1Bureau of Economic Geology, John A. and Katherine G. Jackson School of Geosciences, University of Texas at Austin, University Station, Box X, Austin, Texas 78713-8924; [email protected]
2Bureau of Economic Geology, John A. and Katherine G. Jackson School of Geosciences, University of Texas at Austin, University Station, Box X, Austin, Texas 78713-8924
3Bureau of Economic Geology, John A. and Katherine G. Jackson School of Geosciences, University of Texas at Austin, University Station, Box X, Austin, Texas 78713-8924

ABSTRACT

A seismic-sedimentologic study was performed to map fourth- and fifth-order systems tracts in Oligocene (Frio) strata in Corpus Christi Bay, south Texas.
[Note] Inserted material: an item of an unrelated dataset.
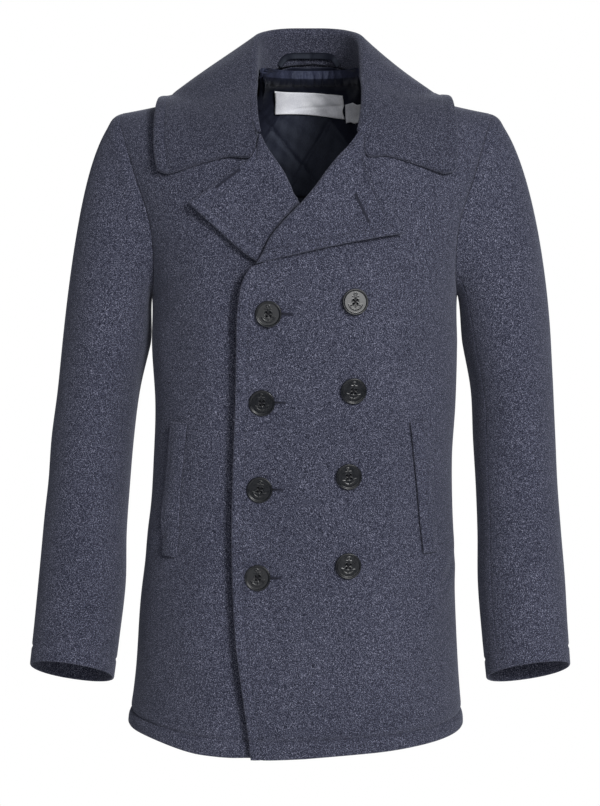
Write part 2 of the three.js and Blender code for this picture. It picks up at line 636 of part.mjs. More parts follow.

Guided by third-order sequence-stratigraphic correlations from seismic and wire-line-log data, we prepared stratal slices from a three-dimensional seismic volume to reveal high-resolution (10-m [33-ft] levels) sediment dispersal patterns and associated systems tracts in a relative geologic-time domain. On average, 1200 m (3940 ft) of sediments were deposited in the third-order lowstand expansion cycle, and at least 16 higher order sequences (fourth- and fifth-order sequences) were recognized. Three types of depositional systems were identified in the Frio stratigraphic section: (1) offshelf lowstand slope fans that are best characterized by submarine channel and levee systems inside and outside incised submarine channels and by fan-shaped sand body geometry; (2) lowstand prograding deltaic systems that are composed of strike-oriented and lobate deltaic sand bodies; and (3) highstand systems that are represented by onshelf barrier, lagoon, and deltaic systems. Higher order sequence development was controlled by the interaction of relative sea level change, sediment supply, and gravity tectonics. The top of sediment ridges was eroded or decapitated during many of the higher order sequences. Sand dispersal patterns are primarily controlled by accommodation resulting from rollover topography associated with growth faulting. Between the boundary fault and the hinge line atop rollover structures, strike-oriented sandstone bodies dominate; within submarine channels and incised valleys and beyond the hinge line to the distal basin, dip-oriented sandstone bodies prevail. Sandstone thickness and dispersal patterns can be predicted by integrating wire-line-log measurements and seismic amplitude patterns.